= Metapolitics =

Political discourse about politics itself

Metapolitics (sometimes written meta-politics) describes political attempts to speak in a metalinguistic sense about politics; that is, to have a political dialogue about politics itself. Activists who use the phrase often view metapolitics as a form of "inquiry" in which the discourse of politics, and the political itself, is reimagined and reappropriated. The term was coined by Marxists and is almost always used in the context of ideological discourse among the far-left and far-right, unlike the wider academic field of political philosophy.
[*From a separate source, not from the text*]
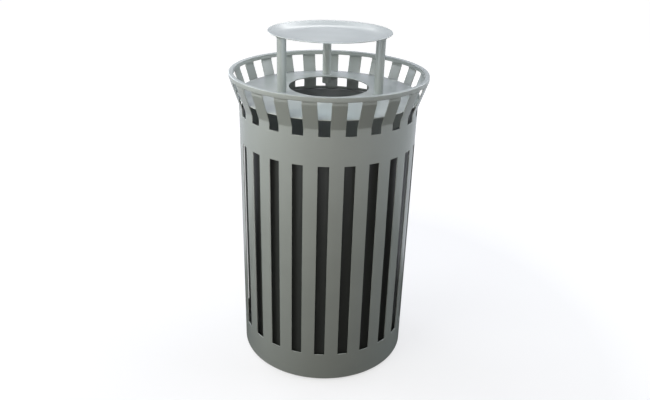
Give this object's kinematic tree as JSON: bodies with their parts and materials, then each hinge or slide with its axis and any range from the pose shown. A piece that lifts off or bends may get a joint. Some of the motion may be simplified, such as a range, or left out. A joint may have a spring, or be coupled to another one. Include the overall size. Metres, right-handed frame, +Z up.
{
  "type": "outdoor litter bin",
  "caption": "Round slotted-steel outdoor litter bin with a flared rim, a lift-off lid under a rain bonnet on posts, a plastic liner and levelling feet.",
  "frame": {"origin": "centre of the footprint on the floor, under the levelling feet", "axes": "+Z up, front towards -Y, +X to the right seen from the front"},
  "size_m": [0.5599, 0.56, 0.992],
  "materials": {
    "powder_coat": "semi-gloss silver-grey powder coat",
    "liner_plastic": "satin black moulded polyethylene",
    "foot_plastic": "matt black nylon",
    "zinc_plate": "bright zinc plate"
  },
  "bodies": {
    "root": {"body_shell": "powder_coat", "rim_ring": "powder_coat", "base_plate": "powder_coat", "weld_nuts": "zinc_plate", "jam_nuts": "zinc_plate"},
    "lid": {"lid_plate": "powder_coat", "post_left": "powder_coat", "post_right": "powder_coat", "post_back": "powder_coat", "bonnet": "powder_coat"},
    "liner": {"liner": "liner_plastic"},
    "foot_front": {"foot_stud_front": "zinc_plate", "foot_pad_front": "foot_plastic"},
    "foot_right": {"foot_stud_right": "zinc_plate", "foot_pad_right": "foot_plastic"},
    "foot_left": {"foot_stud_left": "zinc_plate", "foot_pad_left": "foot_plastic"}
  },
  "joints": [
    {"name": "lid_lift", "type": "slide", "parent": "root", "child": "lid", "axis": [0, 0, 1], "range_m": [0, 1]},
    {"name": "liner_lift", "type": "slide", "parent": "root", "child": "liner", "axis": [0, 0, 1], "range_m": [0, 0.86]},
    {"name": "foot_front_screw", "type": "slide", "parent": "root", "child": "foot_front", "axis": [0, 0, -1], "range_m": [0, 0.008]},
    {"name": "foot_right_screw", "type": "slide", "parent": "root", "child": "foot_right", "axis": [0, 0, -1], "range_m": [0, 0.008]},
    {"name": "foot_left_screw", "type": "slide", "parent": "root", "child": "foot_left", "axis": [0, 0, -1], "range_m": [0, 0.008]}
  ],
  "couplings": [
    {"joint": "liner_lift", "follows": "lid_lift", "ratio": 0.86}
  ]
}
Those citing the term often do so in an attempt to take a "self-conscious" role in describing their preferred form of political inquiry.

==Contemporary thought==

By ‘metapolitics’ I mean whatever consequences a philosophy is capable of drawing, both in and for itself, from real instances of politics as thought. Metapolitics is opposed to political philosophy, which claims that since no such politics exists, it falls to philosophers to think ‘the’ political.
— Alain Badiou, April 1998

The term "metapolitics" originated with left-wing French academics, being first popularized by Alain Badiou and Jacques Rancière. Discussing Badiou's Metapolitics, Bruno Bosteels asserts that:

“Badiou argues against the tradition of political philosophy, which he associates with the likes of Hannah Arendt and Claude Lefort, by proposing to think not of ‘the political’ (le politique) but of ‘politics’ (la politique) as an active form of thinking, or thought-practice, in its own right. He then goes on to evaluate the proximity of this proposal for a ‘metapolitical’ orientation to the work of his teacher Louis Althusser and his contemporaries Jacques Rancière and Sylvain Lazarus, before offering case studies on the concepts of democracy, justice and Thermidoreanism.”